** BEGIN **

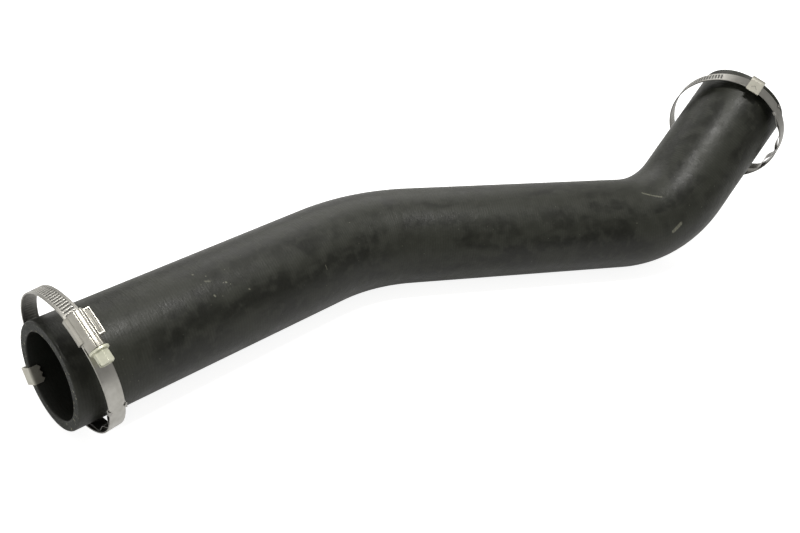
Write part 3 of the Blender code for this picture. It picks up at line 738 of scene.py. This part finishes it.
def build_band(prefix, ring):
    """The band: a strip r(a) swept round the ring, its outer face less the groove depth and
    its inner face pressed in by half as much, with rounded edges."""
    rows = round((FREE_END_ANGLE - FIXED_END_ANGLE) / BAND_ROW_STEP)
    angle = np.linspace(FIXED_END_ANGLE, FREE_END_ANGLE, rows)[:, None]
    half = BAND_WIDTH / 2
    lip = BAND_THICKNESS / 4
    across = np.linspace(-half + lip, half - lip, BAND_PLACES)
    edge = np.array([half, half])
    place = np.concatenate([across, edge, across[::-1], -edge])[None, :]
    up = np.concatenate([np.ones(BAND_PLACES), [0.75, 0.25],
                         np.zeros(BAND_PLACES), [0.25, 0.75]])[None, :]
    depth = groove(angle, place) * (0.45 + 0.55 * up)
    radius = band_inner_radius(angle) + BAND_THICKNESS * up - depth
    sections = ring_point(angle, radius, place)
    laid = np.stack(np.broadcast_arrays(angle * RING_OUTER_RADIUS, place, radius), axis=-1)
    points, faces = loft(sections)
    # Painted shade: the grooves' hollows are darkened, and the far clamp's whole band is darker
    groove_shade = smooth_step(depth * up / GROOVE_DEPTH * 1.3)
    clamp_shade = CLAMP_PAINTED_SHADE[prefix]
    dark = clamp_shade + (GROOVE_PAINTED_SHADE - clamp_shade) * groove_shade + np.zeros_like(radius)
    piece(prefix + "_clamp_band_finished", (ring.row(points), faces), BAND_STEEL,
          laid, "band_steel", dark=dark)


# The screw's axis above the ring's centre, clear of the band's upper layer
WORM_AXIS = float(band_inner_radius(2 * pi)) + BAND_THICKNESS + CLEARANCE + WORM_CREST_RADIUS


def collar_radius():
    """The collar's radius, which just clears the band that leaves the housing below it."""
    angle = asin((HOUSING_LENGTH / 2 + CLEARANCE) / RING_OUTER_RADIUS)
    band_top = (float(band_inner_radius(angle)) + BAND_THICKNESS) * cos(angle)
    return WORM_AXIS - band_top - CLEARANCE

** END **

## Directive
Output the full listing exactly as it stands.

## Task output
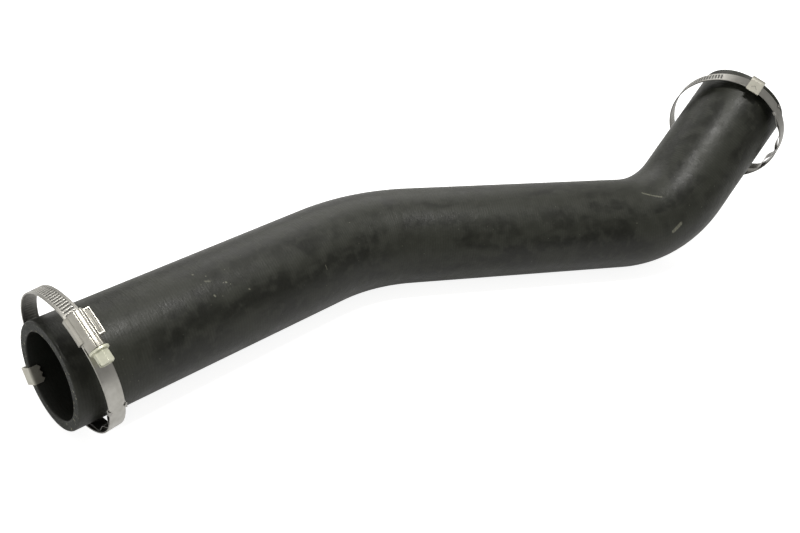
Write part 3 of the Blender code for this picture. It picks up at line 738 of scene.py. This part finishes it.
def build_band(prefix, ring):
    """The band: a strip r(a) swept round the ring, its outer face less the groove depth and
    its inner face pressed in by half as much, with rounded edges."""
    rows = round((FREE_END_ANGLE - FIXED_END_ANGLE) / BAND_ROW_STEP)
    angle = np.linspace(FIXED_END_ANGLE, FREE_END_ANGLE, rows)[:, None]
    half = BAND_WIDTH / 2
    lip = BAND_THICKNESS / 4
    across = np.linspace(-half + lip, half - lip, BAND_PLACES)
    edge = np.array([half, half])
    place = np.concatenate([across, edge, across[::-1], -edge])[None, :]
    up = np.concatenate([np.ones(BAND_PLACES), [0.75, 0.25],
                         np.zeros(BAND_PLACES), [0.25, 0.75]])[None, :]
    depth = groove(angle, place) * (0.45 + 0.55 * up)
    radius = band_inner_radius(angle) + BAND_THICKNESS * up - depth
    sections = ring_point(angle, radius, place)
    laid = np.stack(np.broadcast_arrays(angle * RING_OUTER_RADIUS, place, radius), axis=-1)
    points, faces = loft(sections)
    # Painted shade: the grooves' hollows are darkened, and the far clamp's whole band is darker
    groove_shade = smooth_step(depth * up / GROOVE_DEPTH * 1.3)
    clamp_shade = CLAMP_PAINTED_SHADE[prefix]
    dark = clamp_shade + (GROOVE_PAINTED_SHADE - clamp_shade) * groove_shade + np.zeros_like(radius)
    piece(prefix + "_clamp_band_finished", (ring.row(points), faces), BAND_STEEL,
          laid, "band_steel", dark=dark)


# The screw's axis above the ring's centre, clear of the band's upper layer
WORM_AXIS = float(band_inner_radius(2 * pi)) + BAND_THICKNESS + CLEARANCE + WORM_CREST_RADIUS


def collar_radius():
    """The collar's radius, which just clears the band that leaves the housing below it."""
    angle = asin((HOUSING_LENGTH / 2 + CLEARANCE) / RING_OUTER_RADIUS)
    band_top = (float(band_inner_radius(angle)) + BAND_THICKNESS) * cos(angle)
    return WORM_AXIS - band_top - CLEARANCE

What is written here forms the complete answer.